We are getting around to this a little late, but Gov. Andrew Cuomo’s speech yesterday to the state Democratic Party is well worth a watch, if only to hear his argument for government, which also informs his view of what it means to be a Democrat.

Cuomo, speaking at a policy conference co-sponsored by the moderate Center for American Progress Action Fund and Third Way, outlined that Democrats can only strengthen their argument for being in charge by “making government work.”

“The Democratic Party believes in government,” Cuomo said yesterday. “We believe in the concept of government. We believe that government is the vehicle for community and that is the essence for what the Democratic Party is about.”

The governor who off the cuff once said “I am the government” has rephrased to “the government is us.”

“If you believe in community, and you believe in the collective and you believe in society and you believe in us and you believe in together, well the vehicle for that collective action is government,” he said.

He added, “Then burden of proof is on you as a Democrat to show that the government can work.”

Cuomo is the most prominent and popular Democratic governor in the country and a potential 2016 candidate. As Colin Campbell at The New York Observer pointed out, Cuomo is not speaking at the DNC, preferring to give his philosophical discussion on government and the Democratic Party in this state.

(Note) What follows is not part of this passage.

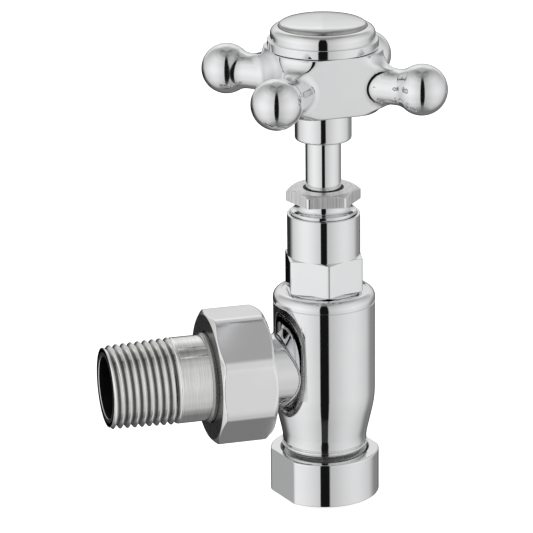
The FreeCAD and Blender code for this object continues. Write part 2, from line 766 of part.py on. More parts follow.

(Can you imagine if Cuomo, or any Democrat for that matter, gave a speech at a national event in which he used the word “collective” as many times as he did on Wednesday?)

But he’s been willing to work across the aisle with a Republican-led Senate and pushed a comparatively conservative fiscal agenda to the consternation of some on the left.

Regardless, Cuomo has taken swipes at the D.C. establishment for failing to get its act together — a knock that ropes in both President Obama and the Republican-controlled House of Representatives.

Obama’s argument for government has been relatively clumsy, giving Mitt Romney and Republicans fairly or unfairly an opening to criticize him for the “You didn’t build that” remarks.

Should Cuomo run in 2016, look for his argument in a primary to be about competency. He governed an ungovernable state, got results, etcetera.